§ **Aim**: Extract from the entries below, exactly as given, only the lines from the line containing "foot.location = (side_x" to the line containing "from mathutils import Matrix, Vector", both lines included.

[3D code data]

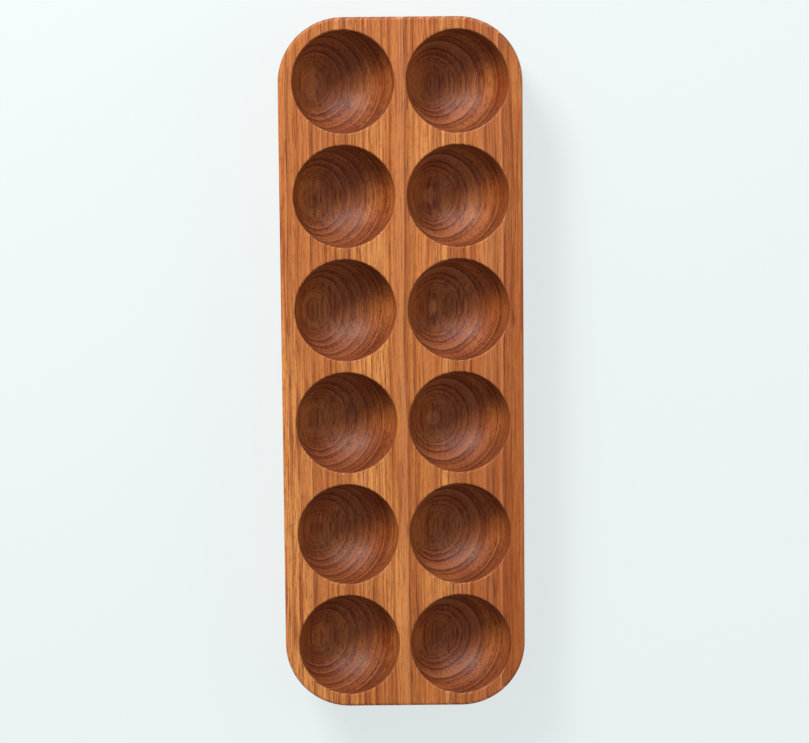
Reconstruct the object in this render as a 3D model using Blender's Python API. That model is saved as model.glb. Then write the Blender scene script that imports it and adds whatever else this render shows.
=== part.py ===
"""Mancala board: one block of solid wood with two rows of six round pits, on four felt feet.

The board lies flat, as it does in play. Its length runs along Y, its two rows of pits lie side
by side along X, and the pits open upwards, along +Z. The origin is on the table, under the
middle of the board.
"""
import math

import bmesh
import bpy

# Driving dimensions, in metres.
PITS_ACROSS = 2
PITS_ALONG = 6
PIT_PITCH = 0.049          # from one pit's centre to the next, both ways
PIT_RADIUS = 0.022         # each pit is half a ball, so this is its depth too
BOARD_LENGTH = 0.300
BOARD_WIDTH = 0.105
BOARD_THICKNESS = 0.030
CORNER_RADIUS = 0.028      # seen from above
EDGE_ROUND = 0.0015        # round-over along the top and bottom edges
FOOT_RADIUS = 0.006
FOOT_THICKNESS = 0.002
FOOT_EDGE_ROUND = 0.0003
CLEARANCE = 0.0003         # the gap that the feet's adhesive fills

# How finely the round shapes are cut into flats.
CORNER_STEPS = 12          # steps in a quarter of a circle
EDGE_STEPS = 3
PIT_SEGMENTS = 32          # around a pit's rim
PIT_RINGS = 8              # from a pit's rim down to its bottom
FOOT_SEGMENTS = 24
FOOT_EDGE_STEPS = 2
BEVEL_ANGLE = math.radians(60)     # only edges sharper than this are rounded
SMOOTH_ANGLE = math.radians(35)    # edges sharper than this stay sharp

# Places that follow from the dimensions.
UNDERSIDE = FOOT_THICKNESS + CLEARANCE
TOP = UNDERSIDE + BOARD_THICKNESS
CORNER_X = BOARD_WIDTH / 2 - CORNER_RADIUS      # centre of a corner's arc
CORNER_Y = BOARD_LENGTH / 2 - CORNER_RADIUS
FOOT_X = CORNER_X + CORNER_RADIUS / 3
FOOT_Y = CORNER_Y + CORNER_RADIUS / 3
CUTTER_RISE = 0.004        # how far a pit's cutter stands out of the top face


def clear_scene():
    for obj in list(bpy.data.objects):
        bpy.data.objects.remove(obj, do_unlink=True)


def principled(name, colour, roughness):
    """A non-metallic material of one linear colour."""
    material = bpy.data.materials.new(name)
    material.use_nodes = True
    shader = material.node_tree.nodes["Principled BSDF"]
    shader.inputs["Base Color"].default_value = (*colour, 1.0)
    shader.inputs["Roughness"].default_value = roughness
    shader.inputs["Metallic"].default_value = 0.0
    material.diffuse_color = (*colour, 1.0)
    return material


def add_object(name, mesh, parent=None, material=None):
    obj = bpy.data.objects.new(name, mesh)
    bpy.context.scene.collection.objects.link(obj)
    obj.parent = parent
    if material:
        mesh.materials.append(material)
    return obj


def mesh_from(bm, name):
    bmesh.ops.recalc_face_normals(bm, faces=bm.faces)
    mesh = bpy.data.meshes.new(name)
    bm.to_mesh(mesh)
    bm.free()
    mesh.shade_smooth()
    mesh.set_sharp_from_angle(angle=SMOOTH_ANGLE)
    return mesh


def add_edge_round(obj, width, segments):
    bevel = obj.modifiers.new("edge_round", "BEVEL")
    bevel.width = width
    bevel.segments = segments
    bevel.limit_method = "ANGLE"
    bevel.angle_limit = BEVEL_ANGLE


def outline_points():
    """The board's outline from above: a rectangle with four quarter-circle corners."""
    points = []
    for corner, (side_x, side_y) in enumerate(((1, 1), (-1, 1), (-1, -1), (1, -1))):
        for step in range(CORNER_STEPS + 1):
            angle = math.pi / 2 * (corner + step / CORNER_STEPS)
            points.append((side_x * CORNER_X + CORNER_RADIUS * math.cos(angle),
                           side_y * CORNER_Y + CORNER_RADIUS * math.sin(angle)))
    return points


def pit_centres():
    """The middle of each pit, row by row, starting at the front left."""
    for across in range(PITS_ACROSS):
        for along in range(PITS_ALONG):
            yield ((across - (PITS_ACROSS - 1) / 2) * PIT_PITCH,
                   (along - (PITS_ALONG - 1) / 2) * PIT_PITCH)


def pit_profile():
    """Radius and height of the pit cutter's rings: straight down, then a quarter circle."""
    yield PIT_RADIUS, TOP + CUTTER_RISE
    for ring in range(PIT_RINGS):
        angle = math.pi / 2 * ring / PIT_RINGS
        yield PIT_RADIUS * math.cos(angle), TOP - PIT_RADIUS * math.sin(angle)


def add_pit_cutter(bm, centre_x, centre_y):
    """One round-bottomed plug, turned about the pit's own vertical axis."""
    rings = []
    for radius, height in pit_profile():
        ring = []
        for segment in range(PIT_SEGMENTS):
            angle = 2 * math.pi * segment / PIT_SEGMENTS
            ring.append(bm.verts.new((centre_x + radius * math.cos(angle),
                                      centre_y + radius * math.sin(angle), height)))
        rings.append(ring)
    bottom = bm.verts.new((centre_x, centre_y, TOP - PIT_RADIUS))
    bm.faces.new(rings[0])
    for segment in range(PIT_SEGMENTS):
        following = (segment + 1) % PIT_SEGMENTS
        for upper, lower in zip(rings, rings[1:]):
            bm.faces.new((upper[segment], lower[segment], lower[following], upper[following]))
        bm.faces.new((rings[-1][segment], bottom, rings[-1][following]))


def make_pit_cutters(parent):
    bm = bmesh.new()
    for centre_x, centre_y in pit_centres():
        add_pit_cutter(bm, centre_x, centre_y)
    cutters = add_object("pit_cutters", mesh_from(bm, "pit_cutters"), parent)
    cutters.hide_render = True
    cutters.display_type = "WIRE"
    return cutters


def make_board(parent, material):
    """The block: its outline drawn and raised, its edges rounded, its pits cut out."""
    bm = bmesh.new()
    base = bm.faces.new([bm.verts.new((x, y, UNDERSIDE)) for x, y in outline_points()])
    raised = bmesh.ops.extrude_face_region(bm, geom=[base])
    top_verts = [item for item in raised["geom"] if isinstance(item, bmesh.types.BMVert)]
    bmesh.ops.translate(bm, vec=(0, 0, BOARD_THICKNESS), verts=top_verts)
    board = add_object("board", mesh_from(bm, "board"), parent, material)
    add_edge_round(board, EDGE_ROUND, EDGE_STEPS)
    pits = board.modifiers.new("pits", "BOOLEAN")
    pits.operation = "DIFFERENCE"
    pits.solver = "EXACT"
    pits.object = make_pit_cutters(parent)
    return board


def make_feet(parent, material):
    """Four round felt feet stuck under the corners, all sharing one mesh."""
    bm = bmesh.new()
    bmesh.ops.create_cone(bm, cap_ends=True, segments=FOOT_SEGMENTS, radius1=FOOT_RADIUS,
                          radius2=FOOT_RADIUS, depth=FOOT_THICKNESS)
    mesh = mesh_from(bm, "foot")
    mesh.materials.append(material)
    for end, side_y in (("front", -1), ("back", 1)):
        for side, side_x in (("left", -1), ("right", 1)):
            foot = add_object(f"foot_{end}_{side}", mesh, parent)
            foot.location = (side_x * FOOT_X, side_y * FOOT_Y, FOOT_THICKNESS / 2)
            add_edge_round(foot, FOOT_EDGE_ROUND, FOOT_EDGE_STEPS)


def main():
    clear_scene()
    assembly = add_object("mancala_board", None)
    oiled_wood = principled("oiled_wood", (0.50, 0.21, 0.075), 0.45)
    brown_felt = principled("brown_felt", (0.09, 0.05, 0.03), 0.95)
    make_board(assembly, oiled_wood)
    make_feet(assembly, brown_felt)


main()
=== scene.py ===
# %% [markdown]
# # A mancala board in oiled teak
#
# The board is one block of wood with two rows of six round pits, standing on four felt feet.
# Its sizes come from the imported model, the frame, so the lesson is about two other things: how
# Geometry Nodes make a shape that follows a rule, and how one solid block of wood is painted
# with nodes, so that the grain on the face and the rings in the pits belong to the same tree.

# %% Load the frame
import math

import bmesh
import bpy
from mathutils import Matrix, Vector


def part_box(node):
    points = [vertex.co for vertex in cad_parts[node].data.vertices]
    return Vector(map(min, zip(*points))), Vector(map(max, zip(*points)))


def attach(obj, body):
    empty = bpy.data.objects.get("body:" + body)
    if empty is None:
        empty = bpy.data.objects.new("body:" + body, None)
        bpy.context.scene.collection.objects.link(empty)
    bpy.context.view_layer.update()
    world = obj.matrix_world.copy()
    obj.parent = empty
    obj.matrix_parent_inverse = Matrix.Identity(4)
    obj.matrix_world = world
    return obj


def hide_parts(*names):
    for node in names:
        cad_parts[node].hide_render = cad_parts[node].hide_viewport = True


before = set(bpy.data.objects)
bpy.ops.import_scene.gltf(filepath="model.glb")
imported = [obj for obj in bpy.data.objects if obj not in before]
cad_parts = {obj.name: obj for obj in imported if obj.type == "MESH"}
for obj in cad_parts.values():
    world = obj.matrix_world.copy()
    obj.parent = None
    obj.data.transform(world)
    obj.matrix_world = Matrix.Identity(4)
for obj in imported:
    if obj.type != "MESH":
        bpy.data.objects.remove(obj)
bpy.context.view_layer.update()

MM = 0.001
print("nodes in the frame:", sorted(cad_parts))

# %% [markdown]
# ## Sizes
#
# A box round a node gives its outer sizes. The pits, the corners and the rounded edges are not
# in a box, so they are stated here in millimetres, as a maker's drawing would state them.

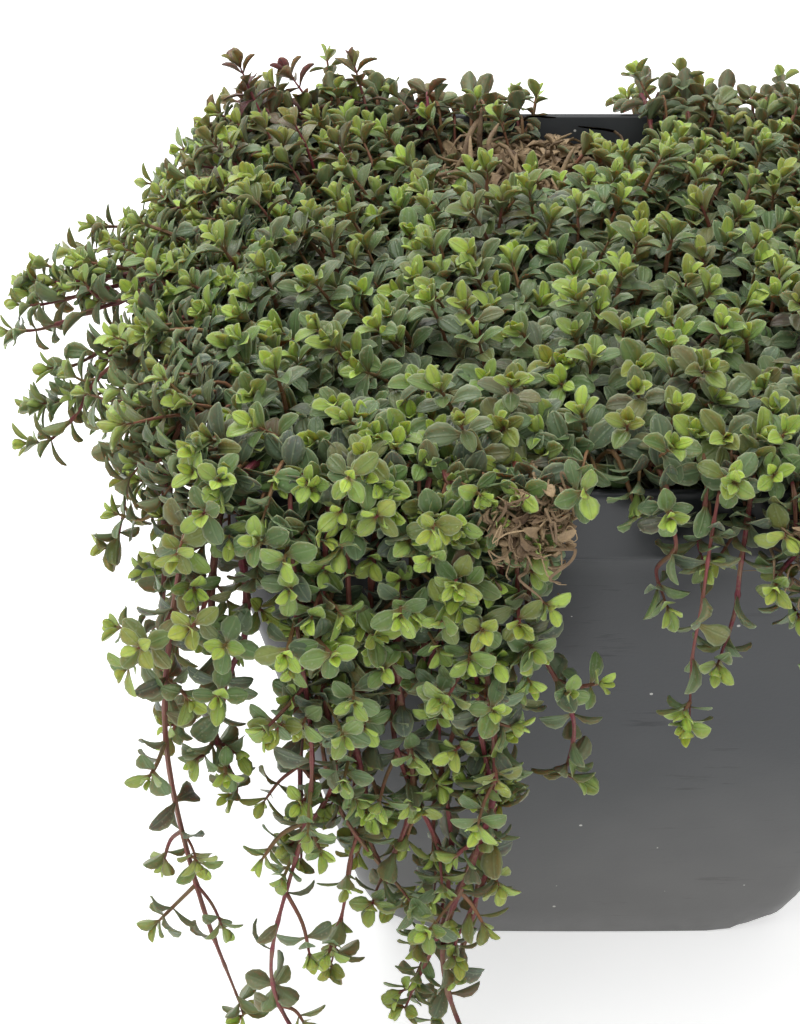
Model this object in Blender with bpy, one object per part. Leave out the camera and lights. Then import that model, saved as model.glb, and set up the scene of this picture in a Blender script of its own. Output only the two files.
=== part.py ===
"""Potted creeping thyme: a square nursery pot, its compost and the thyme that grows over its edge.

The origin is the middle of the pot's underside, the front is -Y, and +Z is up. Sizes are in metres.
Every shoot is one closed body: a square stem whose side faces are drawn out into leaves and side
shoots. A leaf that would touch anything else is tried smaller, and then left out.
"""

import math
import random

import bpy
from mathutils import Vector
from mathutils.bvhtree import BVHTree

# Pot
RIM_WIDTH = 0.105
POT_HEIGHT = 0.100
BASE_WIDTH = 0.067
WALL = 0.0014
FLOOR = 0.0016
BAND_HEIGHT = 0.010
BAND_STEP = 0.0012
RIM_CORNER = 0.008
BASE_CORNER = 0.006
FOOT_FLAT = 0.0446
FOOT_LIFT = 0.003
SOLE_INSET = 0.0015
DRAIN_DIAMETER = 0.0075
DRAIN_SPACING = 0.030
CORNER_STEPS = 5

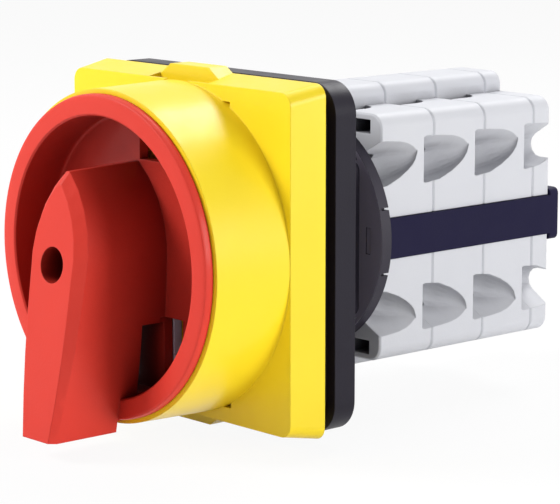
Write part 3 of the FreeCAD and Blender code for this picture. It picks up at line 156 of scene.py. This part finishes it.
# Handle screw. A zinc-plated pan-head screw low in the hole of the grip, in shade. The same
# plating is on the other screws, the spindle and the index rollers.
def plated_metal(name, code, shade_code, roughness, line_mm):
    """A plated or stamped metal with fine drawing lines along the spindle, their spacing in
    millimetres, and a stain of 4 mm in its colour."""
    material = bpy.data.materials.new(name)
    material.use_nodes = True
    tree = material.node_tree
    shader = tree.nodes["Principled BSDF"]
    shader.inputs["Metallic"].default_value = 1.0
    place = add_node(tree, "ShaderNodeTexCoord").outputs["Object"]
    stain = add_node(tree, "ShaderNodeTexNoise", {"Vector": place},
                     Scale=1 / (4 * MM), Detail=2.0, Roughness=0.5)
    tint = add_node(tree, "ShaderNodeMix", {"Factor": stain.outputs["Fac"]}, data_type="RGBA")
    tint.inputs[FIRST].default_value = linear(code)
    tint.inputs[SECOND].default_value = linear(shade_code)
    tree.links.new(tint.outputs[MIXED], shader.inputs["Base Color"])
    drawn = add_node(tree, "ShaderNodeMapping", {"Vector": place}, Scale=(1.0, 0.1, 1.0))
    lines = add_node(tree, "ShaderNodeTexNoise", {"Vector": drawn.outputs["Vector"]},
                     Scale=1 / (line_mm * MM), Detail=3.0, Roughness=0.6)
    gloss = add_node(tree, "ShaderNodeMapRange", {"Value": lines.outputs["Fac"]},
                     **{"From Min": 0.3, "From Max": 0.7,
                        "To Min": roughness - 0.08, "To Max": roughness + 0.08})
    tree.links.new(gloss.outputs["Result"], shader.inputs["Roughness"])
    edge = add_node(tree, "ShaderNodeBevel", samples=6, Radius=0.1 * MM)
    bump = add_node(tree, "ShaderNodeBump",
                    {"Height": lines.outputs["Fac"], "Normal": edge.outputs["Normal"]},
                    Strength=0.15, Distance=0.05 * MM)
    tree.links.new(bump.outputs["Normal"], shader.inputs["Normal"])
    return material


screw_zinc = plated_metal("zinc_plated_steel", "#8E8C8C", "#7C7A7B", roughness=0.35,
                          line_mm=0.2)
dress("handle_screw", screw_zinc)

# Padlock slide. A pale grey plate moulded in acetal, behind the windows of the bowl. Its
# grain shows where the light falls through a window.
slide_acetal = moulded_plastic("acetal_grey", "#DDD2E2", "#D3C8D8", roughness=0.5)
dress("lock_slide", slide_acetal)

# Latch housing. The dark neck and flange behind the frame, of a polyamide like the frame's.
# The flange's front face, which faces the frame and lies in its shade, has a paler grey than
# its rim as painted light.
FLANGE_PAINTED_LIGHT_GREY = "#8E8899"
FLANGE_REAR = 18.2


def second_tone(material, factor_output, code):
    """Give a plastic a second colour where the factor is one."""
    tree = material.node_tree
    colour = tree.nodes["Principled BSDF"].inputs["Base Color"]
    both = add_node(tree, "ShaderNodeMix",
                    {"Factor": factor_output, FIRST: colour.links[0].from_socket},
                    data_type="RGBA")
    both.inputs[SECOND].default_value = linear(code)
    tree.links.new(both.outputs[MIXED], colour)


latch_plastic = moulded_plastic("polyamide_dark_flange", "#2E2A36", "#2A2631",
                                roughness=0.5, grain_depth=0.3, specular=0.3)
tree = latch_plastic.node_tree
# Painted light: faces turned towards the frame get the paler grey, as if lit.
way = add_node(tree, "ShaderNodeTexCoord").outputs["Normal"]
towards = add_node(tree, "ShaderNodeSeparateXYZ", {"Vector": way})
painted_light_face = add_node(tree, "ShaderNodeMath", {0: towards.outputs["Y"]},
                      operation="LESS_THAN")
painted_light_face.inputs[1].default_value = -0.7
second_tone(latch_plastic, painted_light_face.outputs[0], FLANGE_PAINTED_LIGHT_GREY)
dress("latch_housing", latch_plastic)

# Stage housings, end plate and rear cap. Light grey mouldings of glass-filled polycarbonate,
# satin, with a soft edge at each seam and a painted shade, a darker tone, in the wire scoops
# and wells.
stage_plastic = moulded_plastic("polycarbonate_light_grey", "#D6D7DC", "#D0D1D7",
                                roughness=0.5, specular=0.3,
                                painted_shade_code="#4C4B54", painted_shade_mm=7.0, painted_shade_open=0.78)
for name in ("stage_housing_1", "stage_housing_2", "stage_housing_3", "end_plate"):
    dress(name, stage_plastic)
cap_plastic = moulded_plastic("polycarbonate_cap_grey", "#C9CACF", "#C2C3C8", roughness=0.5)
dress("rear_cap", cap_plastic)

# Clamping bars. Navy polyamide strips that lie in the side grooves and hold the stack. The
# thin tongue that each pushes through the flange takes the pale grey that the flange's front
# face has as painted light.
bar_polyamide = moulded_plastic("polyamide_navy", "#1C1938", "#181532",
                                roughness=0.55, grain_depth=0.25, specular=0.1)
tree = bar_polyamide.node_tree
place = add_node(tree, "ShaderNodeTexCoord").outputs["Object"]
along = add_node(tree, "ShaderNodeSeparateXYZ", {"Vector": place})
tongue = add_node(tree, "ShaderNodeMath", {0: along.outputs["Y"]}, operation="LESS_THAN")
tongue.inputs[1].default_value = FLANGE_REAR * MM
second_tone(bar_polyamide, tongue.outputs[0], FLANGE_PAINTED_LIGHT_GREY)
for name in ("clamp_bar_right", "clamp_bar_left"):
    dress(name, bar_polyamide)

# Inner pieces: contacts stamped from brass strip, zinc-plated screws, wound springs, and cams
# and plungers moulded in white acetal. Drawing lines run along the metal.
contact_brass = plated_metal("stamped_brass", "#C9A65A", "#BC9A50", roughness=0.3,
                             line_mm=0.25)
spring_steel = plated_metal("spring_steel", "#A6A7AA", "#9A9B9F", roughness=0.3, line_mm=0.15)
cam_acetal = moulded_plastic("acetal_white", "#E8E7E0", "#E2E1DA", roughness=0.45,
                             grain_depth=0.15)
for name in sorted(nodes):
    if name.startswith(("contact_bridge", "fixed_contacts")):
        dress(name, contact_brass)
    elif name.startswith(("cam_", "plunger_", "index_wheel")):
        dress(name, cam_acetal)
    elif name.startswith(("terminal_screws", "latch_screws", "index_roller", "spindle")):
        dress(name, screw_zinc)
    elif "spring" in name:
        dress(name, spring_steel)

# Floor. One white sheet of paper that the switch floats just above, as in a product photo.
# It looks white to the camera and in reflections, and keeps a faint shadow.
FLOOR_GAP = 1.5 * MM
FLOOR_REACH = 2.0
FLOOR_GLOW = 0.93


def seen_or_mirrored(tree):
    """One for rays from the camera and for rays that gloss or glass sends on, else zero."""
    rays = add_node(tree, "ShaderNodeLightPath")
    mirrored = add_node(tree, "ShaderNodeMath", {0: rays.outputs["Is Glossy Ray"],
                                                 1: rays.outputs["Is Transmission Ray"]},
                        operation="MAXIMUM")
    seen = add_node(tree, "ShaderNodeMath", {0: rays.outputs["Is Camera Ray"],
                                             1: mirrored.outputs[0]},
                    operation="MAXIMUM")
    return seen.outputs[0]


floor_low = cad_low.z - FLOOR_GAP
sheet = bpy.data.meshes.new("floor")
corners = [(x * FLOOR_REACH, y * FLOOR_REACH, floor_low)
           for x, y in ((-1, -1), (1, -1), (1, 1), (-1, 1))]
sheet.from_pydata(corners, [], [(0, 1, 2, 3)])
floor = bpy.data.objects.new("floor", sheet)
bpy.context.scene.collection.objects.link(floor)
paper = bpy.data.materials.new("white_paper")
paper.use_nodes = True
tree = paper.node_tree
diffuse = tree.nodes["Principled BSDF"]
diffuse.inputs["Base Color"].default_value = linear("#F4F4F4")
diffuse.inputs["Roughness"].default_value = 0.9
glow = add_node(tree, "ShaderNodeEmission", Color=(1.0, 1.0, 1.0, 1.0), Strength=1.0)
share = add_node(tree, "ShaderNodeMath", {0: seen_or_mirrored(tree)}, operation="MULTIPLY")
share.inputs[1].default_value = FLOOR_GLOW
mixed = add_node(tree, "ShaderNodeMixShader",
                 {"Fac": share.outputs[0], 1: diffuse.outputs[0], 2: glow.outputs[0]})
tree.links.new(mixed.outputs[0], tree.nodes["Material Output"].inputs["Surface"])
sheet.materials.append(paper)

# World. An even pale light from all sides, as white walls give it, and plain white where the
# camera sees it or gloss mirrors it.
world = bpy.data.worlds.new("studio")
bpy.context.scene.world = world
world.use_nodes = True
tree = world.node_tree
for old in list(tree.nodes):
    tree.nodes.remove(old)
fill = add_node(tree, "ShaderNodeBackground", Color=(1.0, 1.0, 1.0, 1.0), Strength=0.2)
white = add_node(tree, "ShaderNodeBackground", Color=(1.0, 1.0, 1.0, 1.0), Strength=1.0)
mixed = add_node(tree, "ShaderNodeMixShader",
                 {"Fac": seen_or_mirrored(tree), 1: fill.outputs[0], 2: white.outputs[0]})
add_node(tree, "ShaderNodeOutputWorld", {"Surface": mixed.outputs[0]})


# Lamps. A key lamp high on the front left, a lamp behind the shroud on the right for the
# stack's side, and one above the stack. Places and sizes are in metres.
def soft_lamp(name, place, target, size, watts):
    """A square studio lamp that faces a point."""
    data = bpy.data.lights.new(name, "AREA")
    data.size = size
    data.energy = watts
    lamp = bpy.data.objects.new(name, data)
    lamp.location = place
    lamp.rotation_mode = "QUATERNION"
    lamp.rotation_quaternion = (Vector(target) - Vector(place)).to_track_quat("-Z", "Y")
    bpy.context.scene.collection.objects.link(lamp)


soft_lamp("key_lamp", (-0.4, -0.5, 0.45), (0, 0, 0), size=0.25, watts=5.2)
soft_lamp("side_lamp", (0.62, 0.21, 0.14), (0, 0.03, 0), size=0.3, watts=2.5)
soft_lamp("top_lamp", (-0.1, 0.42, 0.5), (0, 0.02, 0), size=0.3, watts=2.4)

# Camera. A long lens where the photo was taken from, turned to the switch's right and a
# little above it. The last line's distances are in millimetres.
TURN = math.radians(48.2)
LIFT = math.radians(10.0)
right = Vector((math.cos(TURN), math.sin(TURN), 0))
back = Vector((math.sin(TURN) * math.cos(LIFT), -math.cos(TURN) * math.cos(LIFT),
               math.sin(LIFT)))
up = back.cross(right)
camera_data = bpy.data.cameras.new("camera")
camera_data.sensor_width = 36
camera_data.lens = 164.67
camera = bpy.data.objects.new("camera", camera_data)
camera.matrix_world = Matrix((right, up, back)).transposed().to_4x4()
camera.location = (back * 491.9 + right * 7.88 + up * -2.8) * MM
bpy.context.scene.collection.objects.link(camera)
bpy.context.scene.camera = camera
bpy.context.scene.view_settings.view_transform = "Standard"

§ **Full response**:
            foot.location = (side_x * FOOT_X, side_y * FOOT_Y, FOOT_THICKNESS / 2)
            add_edge_round(foot, FOOT_EDGE_ROUND, FOOT_EDGE_STEPS)


def main():
    clear_scene()
    assembly = add_object("mancala_board", None)
    oiled_wood = principled("oiled_wood", (0.50, 0.21, 0.075), 0.45)
    brown_felt = principled("brown_felt", (0.09, 0.05, 0.03), 0.95)
    make_board(assembly, oiled_wood)
    make_feet(assembly, brown_felt)


main()
=== scene.py ===
# %% [markdown]
# # A mancala board in oiled teak
#
# The board is one block of wood with two rows of six round pits, standing on four felt feet.
# Its sizes come from the imported model, the frame, so the lesson is about two other things: how
# Geometry Nodes make a shape that follows a rule, and how one solid block of wood is painted
# with nodes, so that the grain on the face and the rings in the pits belong to the same tree.

# %% Load the frame
import math

import bmesh
import bpy
from mathutils import Matrix, Vector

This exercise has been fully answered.